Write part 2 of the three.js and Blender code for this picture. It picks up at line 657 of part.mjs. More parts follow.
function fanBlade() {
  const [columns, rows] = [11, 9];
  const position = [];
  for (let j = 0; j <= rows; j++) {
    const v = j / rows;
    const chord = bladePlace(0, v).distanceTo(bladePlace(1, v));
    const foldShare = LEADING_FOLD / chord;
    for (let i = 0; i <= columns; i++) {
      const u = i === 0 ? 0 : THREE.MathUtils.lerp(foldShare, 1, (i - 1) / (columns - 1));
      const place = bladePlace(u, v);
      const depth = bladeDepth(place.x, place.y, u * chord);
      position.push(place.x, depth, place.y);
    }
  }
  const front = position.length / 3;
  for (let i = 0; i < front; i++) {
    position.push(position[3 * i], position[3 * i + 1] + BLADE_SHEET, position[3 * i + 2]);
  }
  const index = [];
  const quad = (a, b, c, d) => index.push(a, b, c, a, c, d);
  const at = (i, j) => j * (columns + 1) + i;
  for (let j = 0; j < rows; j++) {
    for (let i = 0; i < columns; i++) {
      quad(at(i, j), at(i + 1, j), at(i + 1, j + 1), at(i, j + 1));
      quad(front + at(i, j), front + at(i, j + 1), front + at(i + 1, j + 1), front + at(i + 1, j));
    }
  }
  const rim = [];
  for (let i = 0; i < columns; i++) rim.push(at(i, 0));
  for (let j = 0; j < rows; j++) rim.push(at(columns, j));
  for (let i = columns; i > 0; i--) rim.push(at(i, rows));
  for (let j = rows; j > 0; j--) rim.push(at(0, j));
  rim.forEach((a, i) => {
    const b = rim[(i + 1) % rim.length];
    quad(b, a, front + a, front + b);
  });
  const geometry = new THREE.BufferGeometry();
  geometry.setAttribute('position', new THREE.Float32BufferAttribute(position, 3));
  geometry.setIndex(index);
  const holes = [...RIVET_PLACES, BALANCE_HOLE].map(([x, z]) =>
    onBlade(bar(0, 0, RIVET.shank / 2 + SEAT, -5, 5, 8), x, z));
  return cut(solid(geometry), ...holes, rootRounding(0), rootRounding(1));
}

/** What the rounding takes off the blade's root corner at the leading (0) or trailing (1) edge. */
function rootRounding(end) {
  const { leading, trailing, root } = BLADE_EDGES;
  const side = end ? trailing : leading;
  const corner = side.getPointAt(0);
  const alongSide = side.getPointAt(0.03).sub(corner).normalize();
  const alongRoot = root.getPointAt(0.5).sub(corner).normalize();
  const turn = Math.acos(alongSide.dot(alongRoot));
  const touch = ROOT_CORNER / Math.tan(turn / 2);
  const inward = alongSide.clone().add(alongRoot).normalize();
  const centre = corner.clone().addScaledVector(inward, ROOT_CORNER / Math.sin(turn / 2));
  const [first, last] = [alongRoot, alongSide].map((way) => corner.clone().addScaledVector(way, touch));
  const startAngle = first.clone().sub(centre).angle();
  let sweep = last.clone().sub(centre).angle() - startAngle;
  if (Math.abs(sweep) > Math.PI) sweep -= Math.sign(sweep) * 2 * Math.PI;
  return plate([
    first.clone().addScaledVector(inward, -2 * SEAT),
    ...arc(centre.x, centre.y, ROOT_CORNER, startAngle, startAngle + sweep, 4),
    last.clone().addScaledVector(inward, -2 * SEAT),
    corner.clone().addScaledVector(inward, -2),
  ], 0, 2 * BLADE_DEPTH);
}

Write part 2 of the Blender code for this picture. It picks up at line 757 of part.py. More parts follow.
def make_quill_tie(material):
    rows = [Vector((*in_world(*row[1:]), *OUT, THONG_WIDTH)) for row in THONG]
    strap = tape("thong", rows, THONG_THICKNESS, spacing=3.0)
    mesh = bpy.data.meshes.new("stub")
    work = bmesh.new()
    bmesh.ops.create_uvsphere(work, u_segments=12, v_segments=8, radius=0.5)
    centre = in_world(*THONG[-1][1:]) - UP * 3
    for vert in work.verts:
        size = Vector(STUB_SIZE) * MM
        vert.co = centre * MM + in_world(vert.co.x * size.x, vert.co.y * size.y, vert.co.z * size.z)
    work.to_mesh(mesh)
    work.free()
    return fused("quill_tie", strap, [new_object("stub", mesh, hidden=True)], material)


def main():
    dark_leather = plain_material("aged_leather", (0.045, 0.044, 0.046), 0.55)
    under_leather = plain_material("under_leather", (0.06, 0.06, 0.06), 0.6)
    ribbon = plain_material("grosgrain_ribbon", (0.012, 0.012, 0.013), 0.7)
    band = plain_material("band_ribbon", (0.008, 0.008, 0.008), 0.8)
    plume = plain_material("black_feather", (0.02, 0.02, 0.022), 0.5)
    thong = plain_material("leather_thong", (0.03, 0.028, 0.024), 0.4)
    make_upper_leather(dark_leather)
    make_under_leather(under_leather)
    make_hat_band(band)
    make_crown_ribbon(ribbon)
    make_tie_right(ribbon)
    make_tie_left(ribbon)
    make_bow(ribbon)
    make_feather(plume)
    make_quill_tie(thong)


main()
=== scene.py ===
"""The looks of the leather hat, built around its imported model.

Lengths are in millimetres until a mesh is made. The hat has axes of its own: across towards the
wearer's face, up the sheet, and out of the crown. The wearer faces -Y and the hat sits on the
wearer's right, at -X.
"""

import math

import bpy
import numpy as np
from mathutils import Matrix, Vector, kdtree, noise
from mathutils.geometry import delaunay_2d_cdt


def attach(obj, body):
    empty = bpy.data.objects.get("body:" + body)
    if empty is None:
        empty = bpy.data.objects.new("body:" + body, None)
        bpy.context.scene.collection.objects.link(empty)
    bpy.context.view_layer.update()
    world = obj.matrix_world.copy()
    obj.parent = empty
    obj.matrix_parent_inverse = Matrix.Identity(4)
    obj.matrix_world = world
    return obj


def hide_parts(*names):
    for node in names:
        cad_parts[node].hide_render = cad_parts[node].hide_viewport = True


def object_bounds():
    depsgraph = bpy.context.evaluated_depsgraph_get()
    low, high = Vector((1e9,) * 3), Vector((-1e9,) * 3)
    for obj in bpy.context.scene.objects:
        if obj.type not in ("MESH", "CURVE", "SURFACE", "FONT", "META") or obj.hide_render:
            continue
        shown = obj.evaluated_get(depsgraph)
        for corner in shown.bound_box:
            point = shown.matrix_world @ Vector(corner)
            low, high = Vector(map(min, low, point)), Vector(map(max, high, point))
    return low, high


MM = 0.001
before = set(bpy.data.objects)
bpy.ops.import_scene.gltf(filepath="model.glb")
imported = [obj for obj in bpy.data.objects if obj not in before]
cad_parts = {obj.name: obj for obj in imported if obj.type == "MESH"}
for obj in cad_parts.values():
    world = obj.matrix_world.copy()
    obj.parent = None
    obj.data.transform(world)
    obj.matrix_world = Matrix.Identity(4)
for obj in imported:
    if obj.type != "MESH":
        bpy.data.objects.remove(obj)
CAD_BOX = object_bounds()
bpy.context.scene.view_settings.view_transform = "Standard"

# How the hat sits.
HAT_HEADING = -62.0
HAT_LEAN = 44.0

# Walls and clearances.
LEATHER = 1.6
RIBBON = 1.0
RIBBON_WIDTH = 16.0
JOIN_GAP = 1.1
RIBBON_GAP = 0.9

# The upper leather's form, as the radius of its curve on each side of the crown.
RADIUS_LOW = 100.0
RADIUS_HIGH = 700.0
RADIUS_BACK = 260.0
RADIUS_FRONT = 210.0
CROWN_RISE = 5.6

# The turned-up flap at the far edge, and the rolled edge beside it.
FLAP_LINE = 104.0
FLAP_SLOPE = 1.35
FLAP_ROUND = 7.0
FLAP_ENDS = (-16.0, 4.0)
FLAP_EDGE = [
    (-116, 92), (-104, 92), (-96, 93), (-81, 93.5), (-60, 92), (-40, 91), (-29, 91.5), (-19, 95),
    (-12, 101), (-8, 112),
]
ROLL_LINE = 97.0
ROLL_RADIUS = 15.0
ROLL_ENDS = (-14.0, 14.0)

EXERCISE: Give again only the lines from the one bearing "vert.co = centre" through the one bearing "depsgraph = bpy.context.evaluated_depsgraph_get()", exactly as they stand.

EXERCISE RESULT:
        vert.co = centre * MM + in_world(vert.co.x * size.x, vert.co.y * size.y, vert.co.z * size.z)
    work.to_mesh(mesh)
    work.free()
    return fused("quill_tie", strap, [new_object("stub", mesh, hidden=True)], material)


def main():
    dark_leather = plain_material("aged_leather", (0.045, 0.044, 0.046), 0.55)
    under_leather = plain_material("under_leather", (0.06, 0.06, 0.06), 0.6)
    ribbon = plain_material("grosgrain_ribbon", (0.012, 0.012, 0.013), 0.7)
    band = plain_material("band_ribbon", (0.008, 0.008, 0.008), 0.8)
    plume = plain_material("black_feather", (0.02, 0.02, 0.022), 0.5)
    thong = plain_material("leather_thong", (0.03, 0.028, 0.024), 0.4)
    make_upper_leather(dark_leather)
    make_under_leather(under_leather)
    make_hat_band(band)
    make_crown_ribbon(ribbon)
    make_tie_right(ribbon)
    make_tie_left(ribbon)
    make_bow(ribbon)
    make_feather(plume)
    make_quill_tie(thong)


main()
=== scene.py ===
"""The looks of the leather hat, built around its imported model.

Lengths are in millimetres until a mesh is made. The hat has axes of its own: across towards the
wearer's face, up the sheet, and out of the crown. The wearer faces -Y and the hat sits on the
wearer's right, at -X.
"""

import math

import bpy
import numpy as np
from mathutils import Matrix, Vector, kdtree, noise
from mathutils.geometry import delaunay_2d_cdt


def attach(obj, body):
    empty = bpy.data.objects.get("body:" + body)
    if empty is None:
        empty = bpy.data.objects.new("body:" + body, None)
        bpy.context.scene.collection.objects.link(empty)
    bpy.context.view_layer.update()
    world = obj.matrix_world.copy()
    obj.parent = empty
    obj.matrix_parent_inverse = Matrix.Identity(4)
    obj.matrix_world = world
    return obj


def hide_parts(*names):
    for node in names:
        cad_parts[node].hide_render = cad_parts[node].hide_viewport = True


def object_bounds():
    depsgraph = bpy.context.evaluated_depsgraph_get()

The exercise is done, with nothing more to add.